→ **Provided data**
--

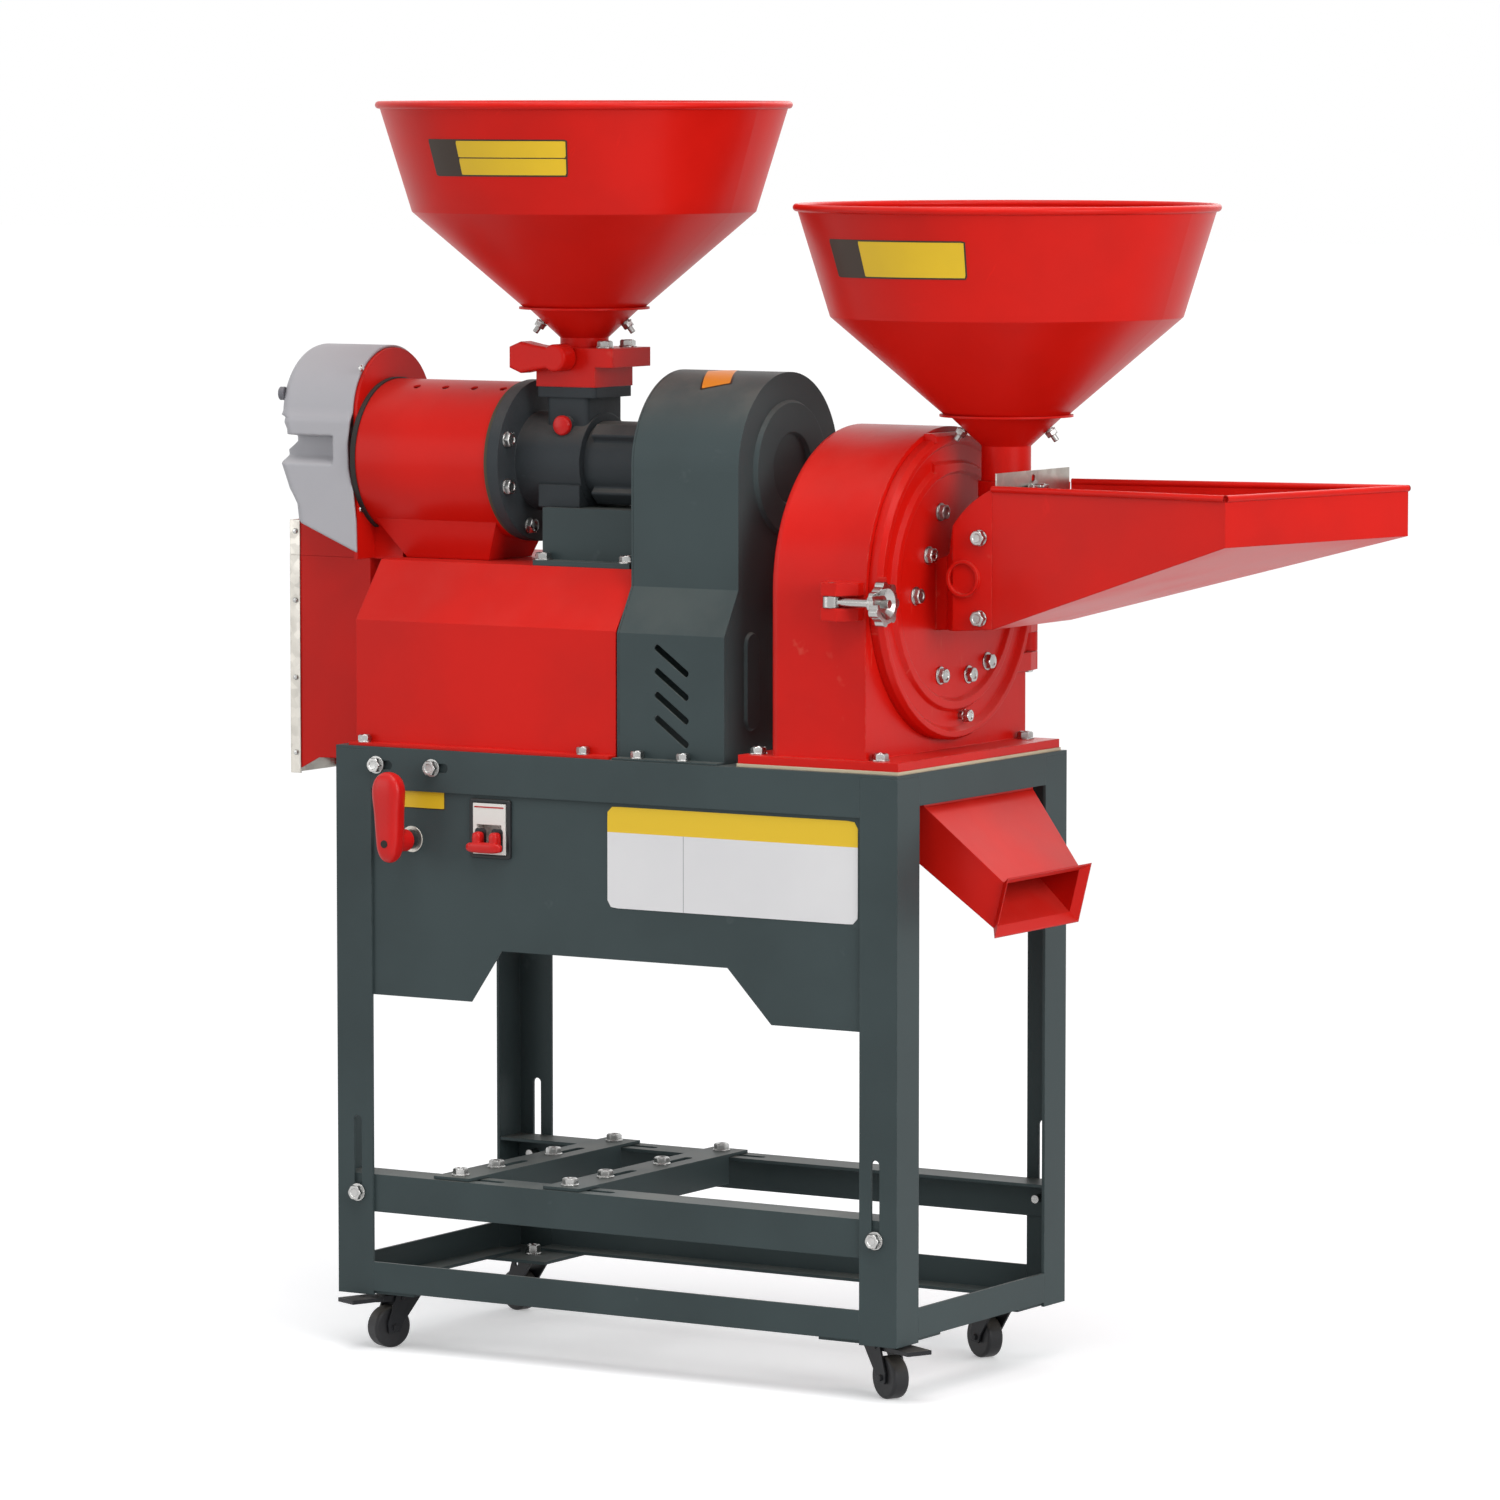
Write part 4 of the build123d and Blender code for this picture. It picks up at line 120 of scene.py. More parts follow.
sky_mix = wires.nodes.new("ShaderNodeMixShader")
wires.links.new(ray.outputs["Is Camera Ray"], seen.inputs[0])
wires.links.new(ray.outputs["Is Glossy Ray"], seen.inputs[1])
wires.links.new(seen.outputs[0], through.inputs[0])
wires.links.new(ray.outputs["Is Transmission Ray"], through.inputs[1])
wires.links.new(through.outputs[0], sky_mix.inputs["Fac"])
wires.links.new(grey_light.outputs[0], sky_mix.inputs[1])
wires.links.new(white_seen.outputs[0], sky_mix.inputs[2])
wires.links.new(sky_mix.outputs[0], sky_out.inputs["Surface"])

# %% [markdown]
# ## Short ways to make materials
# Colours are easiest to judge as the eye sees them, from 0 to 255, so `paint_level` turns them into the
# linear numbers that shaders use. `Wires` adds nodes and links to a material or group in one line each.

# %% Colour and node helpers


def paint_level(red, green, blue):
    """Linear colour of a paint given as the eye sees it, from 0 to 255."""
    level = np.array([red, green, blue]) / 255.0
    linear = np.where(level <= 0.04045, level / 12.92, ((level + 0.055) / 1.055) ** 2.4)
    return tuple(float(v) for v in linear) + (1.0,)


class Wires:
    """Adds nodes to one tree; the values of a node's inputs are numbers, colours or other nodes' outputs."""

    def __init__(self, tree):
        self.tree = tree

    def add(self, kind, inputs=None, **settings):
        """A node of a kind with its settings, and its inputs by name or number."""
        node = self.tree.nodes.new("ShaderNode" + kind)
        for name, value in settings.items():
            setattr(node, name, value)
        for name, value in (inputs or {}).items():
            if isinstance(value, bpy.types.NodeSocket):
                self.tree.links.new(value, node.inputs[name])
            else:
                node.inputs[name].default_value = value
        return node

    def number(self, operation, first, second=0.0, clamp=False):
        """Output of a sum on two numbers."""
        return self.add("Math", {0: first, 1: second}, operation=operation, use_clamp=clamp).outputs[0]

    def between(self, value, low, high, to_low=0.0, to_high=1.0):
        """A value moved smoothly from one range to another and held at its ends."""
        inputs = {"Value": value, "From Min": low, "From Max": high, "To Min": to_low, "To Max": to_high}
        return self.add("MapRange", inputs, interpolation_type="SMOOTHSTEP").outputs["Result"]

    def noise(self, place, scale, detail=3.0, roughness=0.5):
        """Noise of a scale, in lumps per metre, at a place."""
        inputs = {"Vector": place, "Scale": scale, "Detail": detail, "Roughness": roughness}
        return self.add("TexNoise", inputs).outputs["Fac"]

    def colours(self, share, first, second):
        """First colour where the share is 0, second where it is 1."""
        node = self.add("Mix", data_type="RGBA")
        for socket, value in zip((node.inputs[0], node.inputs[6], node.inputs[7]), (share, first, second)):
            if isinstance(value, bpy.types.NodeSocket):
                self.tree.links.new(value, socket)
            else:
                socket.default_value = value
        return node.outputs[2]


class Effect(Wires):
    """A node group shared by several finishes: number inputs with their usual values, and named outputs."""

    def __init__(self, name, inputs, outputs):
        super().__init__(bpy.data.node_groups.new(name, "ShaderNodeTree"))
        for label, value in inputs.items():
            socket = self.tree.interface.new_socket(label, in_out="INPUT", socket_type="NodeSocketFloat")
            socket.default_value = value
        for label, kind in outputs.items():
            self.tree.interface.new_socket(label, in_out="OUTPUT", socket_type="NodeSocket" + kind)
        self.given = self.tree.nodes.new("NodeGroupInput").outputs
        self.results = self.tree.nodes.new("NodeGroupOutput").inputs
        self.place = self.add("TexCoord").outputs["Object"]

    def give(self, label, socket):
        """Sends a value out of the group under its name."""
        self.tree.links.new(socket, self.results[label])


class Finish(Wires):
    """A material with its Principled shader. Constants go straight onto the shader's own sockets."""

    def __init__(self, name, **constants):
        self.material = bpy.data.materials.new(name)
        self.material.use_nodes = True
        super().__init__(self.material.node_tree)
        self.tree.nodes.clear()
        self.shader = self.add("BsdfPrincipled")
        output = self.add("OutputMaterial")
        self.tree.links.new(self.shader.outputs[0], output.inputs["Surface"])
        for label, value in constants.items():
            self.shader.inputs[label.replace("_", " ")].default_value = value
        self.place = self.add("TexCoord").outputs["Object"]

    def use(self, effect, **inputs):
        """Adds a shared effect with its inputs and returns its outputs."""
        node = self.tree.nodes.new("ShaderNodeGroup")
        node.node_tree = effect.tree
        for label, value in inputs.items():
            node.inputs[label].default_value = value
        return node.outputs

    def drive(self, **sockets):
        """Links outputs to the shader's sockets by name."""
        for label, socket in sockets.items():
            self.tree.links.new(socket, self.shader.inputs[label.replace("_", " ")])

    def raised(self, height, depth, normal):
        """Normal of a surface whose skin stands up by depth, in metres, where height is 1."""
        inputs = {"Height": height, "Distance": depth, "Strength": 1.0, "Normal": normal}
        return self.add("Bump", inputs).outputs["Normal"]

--

Make an exact copy of all the data.

→ **In response**
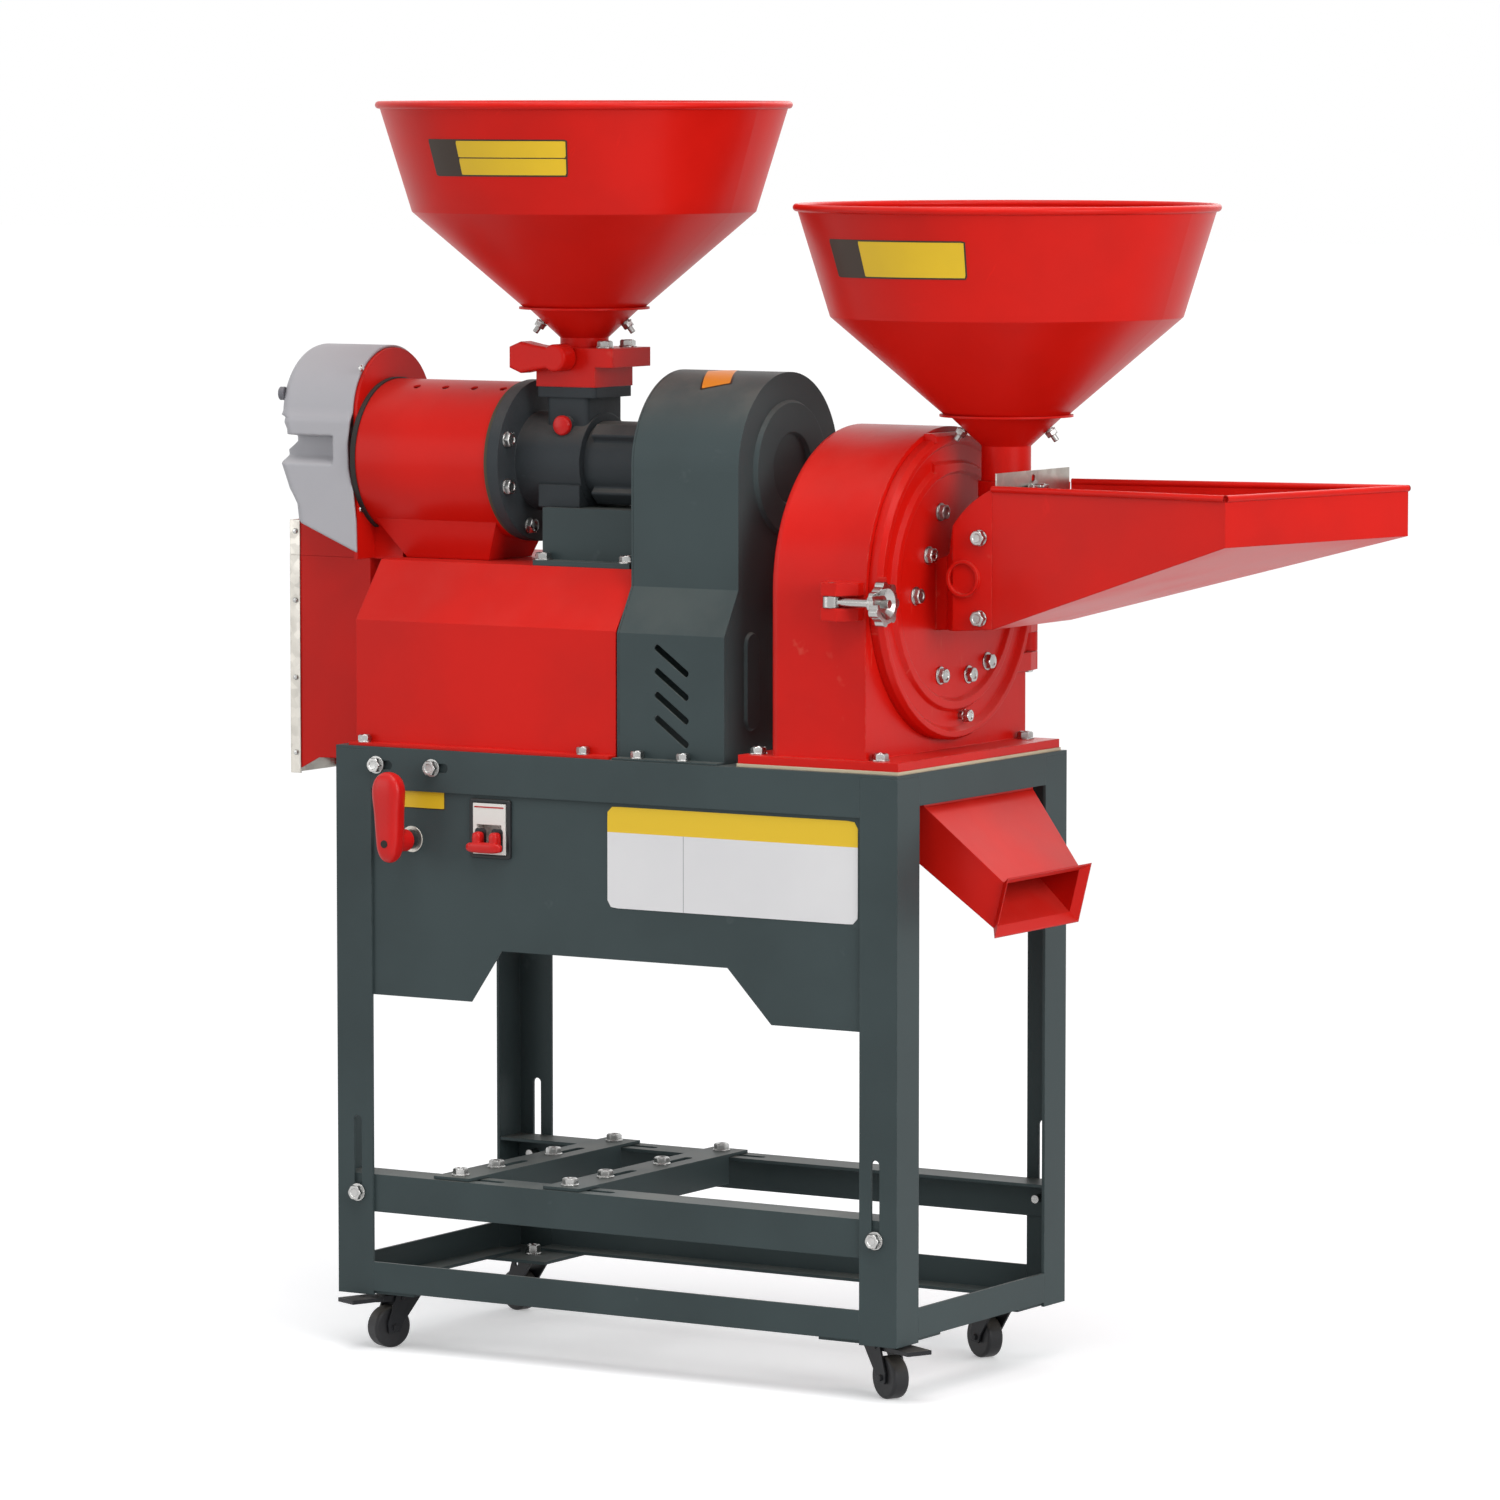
Write part 4 of the build123d and Blender code for this picture. It picks up at line 120 of scene.py. More parts follow.
sky_mix = wires.nodes.new("ShaderNodeMixShader")
wires.links.new(ray.outputs["Is Camera Ray"], seen.inputs[0])
wires.links.new(ray.outputs["Is Glossy Ray"], seen.inputs[1])
wires.links.new(seen.outputs[0], through.inputs[0])
wires.links.new(ray.outputs["Is Transmission Ray"], through.inputs[1])
wires.links.new(through.outputs[0], sky_mix.inputs["Fac"])
wires.links.new(grey_light.outputs[0], sky_mix.inputs[1])
wires.links.new(white_seen.outputs[0], sky_mix.inputs[2])
wires.links.new(sky_mix.outputs[0], sky_out.inputs["Surface"])

# %% [markdown]
# ## Short ways to make materials
# Colours are easiest to judge as the eye sees them, from 0 to 255, so `paint_level` turns them into the
# linear numbers that shaders use. `Wires` adds nodes and links to a material or group in one line each.

# %% Colour and node helpers


def paint_level(red, green, blue):
    """Linear colour of a paint given as the eye sees it, from 0 to 255."""
    level = np.array([red, green, blue]) / 255.0
    linear = np.where(level <= 0.04045, level / 12.92, ((level + 0.055) / 1.055) ** 2.4)
    return tuple(float(v) for v in linear) + (1.0,)


class Wires:
    """Adds nodes to one tree; the values of a node's inputs are numbers, colours or other nodes' outputs."""

    def __init__(self, tree):
        self.tree = tree

    def add(self, kind, inputs=None, **settings):
        """A node of a kind with its settings, and its inputs by name or number."""
        node = self.tree.nodes.new("ShaderNode" + kind)
        for name, value in settings.items():
            setattr(node, name, value)
        for name, value in (inputs or {}).items():
            if isinstance(value, bpy.types.NodeSocket):
                self.tree.links.new(value, node.inputs[name])
            else:
                node.inputs[name].default_value = value
        return node

    def number(self, operation, first, second=0.0, clamp=False):
        """Output of a sum on two numbers."""
        return self.add("Math", {0: first, 1: second}, operation=operation, use_clamp=clamp).outputs[0]

    def between(self, value, low, high, to_low=0.0, to_high=1.0):
        """A value moved smoothly from one range to another and held at its ends."""
        inputs = {"Value": value, "From Min": low, "From Max": high, "To Min": to_low, "To Max": to_high}
        return self.add("MapRange", inputs, interpolation_type="SMOOTHSTEP").outputs["Result"]

    def noise(self, place, scale, detail=3.0, roughness=0.5):
        """Noise of a scale, in lumps per metre, at a place."""
        inputs = {"Vector": place, "Scale": scale, "Detail": detail, "Roughness": roughness}
        return self.add("TexNoise", inputs).outputs["Fac"]

    def colours(self, share, first, second):
        """First colour where the share is 0, second where it is 1."""
        node = self.add("Mix", data_type="RGBA")
        for socket, value in zip((node.inputs[0], node.inputs[6], node.inputs[7]), (share, first, second)):
            if isinstance(value, bpy.types.NodeSocket):
                self.tree.links.new(value, socket)
            else:
                socket.default_value = value
        return node.outputs[2]


class Effect(Wires):
    """A node group shared by several finishes: number inputs with their usual values, and named outputs."""

    def __init__(self, name, inputs, outputs):
        super().__init__(bpy.data.node_groups.new(name, "ShaderNodeTree"))
        for label, value in inputs.items():
            socket = self.tree.interface.new_socket(label, in_out="INPUT", socket_type="NodeSocketFloat")
            socket.default_value = value
        for label, kind in outputs.items():
            self.tree.interface.new_socket(label, in_out="OUTPUT", socket_type="NodeSocket" + kind)
        self.given = self.tree.nodes.new("NodeGroupInput").outputs
        self.results = self.tree.nodes.new("NodeGroupOutput").inputs
        self.place = self.add("TexCoord").outputs["Object"]

    def give(self, label, socket):
        """Sends a value out of the group under its name."""
        self.tree.links.new(socket, self.results[label])


class Finish(Wires):
    """A material with its Principled shader. Constants go straight onto the shader's own sockets."""

    def __init__(self, name, **constants):
        self.material = bpy.data.materials.new(name)
        self.material.use_nodes = True
        super().__init__(self.material.node_tree)
        self.tree.nodes.clear()
        self.shader = self.add("BsdfPrincipled")
        output = self.add("OutputMaterial")
        self.tree.links.new(self.shader.outputs[0], output.inputs["Surface"])
        for label, value in constants.items():
            self.shader.inputs[label.replace("_", " ")].default_value = value
        self.place = self.add("TexCoord").outputs["Object"]

    def use(self, effect, **inputs):
        """Adds a shared effect with its inputs and returns its outputs."""
        node = self.tree.nodes.new("ShaderNodeGroup")
        node.node_tree = effect.tree
        for label, value in inputs.items():
            node.inputs[label].default_value = value
        return node.outputs

    def drive(self, **sockets):
        """Links outputs to the shader's sockets by name."""
        for label, socket in sockets.items():
            self.tree.links.new(socket, self.shader.inputs[label.replace("_", " ")])

    def raised(self, height, depth, normal):
        """Normal of a surface whose skin stands up by depth, in metres, where height is 1."""
        inputs = {"Height": height, "Distance": depth, "Strength": 1.0, "Normal": normal}
        return self.add("Bump", inputs).outputs["Normal"]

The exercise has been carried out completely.